Generally (1) at exercise, ordinary income is realized by the optionee in an amount equal to the difference
between the option price and the fair market value of the shares of our common stock on the date of exercise,
and we receive a tax deduction for the same amount, and (2) at disposition, appreciation or depreciation after
the date of exercise is treated as either short-term or long-term capital gain or loss depending on how long the
shares of our common stock have been held. Special rules will apply where all or a portion of the exercise
price of a non-qualified option is paid by tendering shares of our common stock. Upon exercise, the optionee
will also be subject to Social Security taxes on the excess of the fair market value over the exercise price of
the option.
Stock Appreciation Rights. No taxable income is generally realized upon the grant of a stock apprecia-
tion right. Upon exercise of a stock appreciation right, the grantee will have taxable ordinary income equal to
the cash or fair market value of the shares of our common stock received from us, and we will be entitled to a
corresponding deduction for tax purposes. Such income is also subject to Social Security taxes.

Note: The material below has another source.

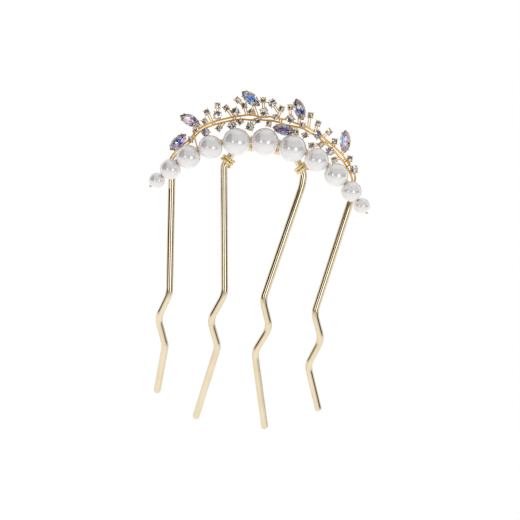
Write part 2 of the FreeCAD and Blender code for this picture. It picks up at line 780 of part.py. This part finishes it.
def spray_tie(name, stem_place, crest_turn):
    """A loop that ties the spray's stem down to the crest wire."""
    stand_off = size("tie_wire") / 2 + size("lashing_slack")
    stem_half = size("stem_spacing") / 2 + size("stem_wire") / 2
    circles = [
        (spray_point(stem_place), stem_half + stand_off),
        (crest_point(crest_turn), size("wire_diameter") / 2 + stand_off),
    ]
    return add_part(swept_wire(name, loop_round(circles, Vector(0, 1, 0)), "tie_wire"), name)


# ---- build -----------------------------------------------------------------------------

def check_parts():
    """Stop if any object failed or any sub-part is empty or invalid."""
    doc.recompute()
    for obj in doc.Objects:
        if "Invalid" in obj.State or "Error" in obj.State:
            raise RuntimeError(f"{obj.Name} failed: {obj.State}")
    labels = [part.Label for part in parts]
    if len(set(labels)) != len(labels):
        raise RuntimeError("two sub-parts share a name")
    for part in parts:
        if part.Shape.isNull() or not part.Shape.isValid() or part.Shape.Volume < TOLERANCE:
            raise RuntimeError(f"{part.Label} has no valid solid")


def export_parts():
    """Write each sub-part to its own file and print its size."""
    os.makedirs("parts", exist_ok=True)
    for part in parts:
        part.Shape.exportStep(f"parts/{part.Label}.step")
        solids = len(part.Shape.Solids)
        print(f"{part.Label}: {solids} solid(s), {part.Shape.Volume:.2f} mm3")


fill_sheet(DIMENSIONS | {f"pearl_{n}": step[0] for n, step in enumerate(PEARL_STEPS)})
outer_fork()
inner_fork()
binding_coil("binding_coil_left", LEFT, COIL_SLANT)
binding_coil("binding_coil_right", RIGHT, -COIL_SLANT)

string_vertices, string_pearls = string_run()
for index, (position, axis, step_index) in enumerate(string_pearls, start=1):
    pearl(f"pearl_{index:02d}", position, axis, step_index)
pearl_string(string_vertices)
for index in range(1, LASHINGS + 1):
    between = string_pearls[index + 1][0] - string_pearls[index][0]
    lashing(f"lashing_{index}", string_vertices[index + 1], between.normalize())

CUPS = {kind: claw_cup(stone_radius(kind)) for kind in ("small", "large")}
STONES = {kind: round_stone(stone_radius(kind)) for kind in ("small", "large")}
NAVETTE = pointed_loft(NAVETTE_CUT)
TRAY = navette_tray().cut(NAVETTE)
navettes = []
for index, sprig_layout in enumerate(SPRIGS, start=1):
    navettes += sprig(index, sprig_layout)
for index, navette in enumerate(navettes, start=1):
    add_shape(f"navette_{index}", navette)
for tie_name, (stem_hold, crest_hold) in SPRAY_TIES.items():
    spray_tie(tie_name, stem_hold, crest_hold)

check_parts()
export_parts()
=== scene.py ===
import json
import math

import bmesh
import bpy
from mathutils import Matrix, Vector


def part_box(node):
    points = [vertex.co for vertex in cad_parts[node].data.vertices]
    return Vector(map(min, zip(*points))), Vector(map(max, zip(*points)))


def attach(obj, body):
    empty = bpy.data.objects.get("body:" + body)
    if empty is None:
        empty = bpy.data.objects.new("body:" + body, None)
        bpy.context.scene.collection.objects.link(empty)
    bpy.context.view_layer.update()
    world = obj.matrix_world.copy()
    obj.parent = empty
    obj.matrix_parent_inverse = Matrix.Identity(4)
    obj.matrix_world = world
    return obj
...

Restricted Stock Awards. No income is generally realized by the grantee at the time the restricted stock
award is granted unless the grantee makes an election under Section 83(b) of the Code within 30 days of the
grant. If the grantee makes such a “Section 83(b) election” within the 30-day period, (1) the grantee will
realize taxable compensation income equal to the value of the shares minus the purchase price, if any, and
(2) we will be entitled to a corresponding tax deduction. When the grantee sells the shares after making a
Section 83(b) election, he or she will realize capital gain or loss equal to the difference between the proceeds
from the sale and the value of the shares on the grant date. If the grantee makes a Section 83(b) election and
subsequently forfeits the shares, he or she will not be entitled to a deduction as a result of the forfeiture, but
we must include as ordinary income the amount we previously deducted in the year of grant with respect to
such shares.
If the grantee does not make a Section 83(b) election, (1) he or she will realize taxable compensation
income when the restricted stock vests equal to the value of the shares upon vesting minus the purchase price,
if any, and we will be entitled to a tax deduction for the same amount, and (2) at disposition, appreciation or
depreciation after the vesting date is treated as either short-term or long-term capital gain or loss, depending
on how long the shares have been held. Upon vesting, the grantee will also be subject to Social Security taxes
on the value of the shares upon vesting minus the purchase price, if any.
Deferred Stock Awards. No taxable income is generally realized upon the grant of a deferred stock
award. When a deferred stock award is distributed to the grantee in shares of our common stock, the grantee
will be taxed at ordinary income rates on the fair market value of the shares of our common stock on the date
that the shares of our common stock are issued to the grantee. We generally will be entitled to a corresponding
deduction for tax purposes.
Parachute Payments. Any “parachute payments” (as defined in the Code) may be non-deductible to us,
in whole or in part, and may subject the recipient to a non-deductible 20% federal excise tax on all or a
portion of such payment (in addition to other taxes ordinarily payable).
Limitation on Deductions. As a result of Section 162(m) of the Code, our deduction for certain awards
under the 2005 Plan may be limited to the extent that the chief executive officer, or other named executive
officers, receives compensation in excess of $1 million a year (other than performance-based compensation
that otherwise meets the requirements of Section 162(m) of the Code). The 2005 Plan is structured to allow
grants to qualify as performance-based compensation.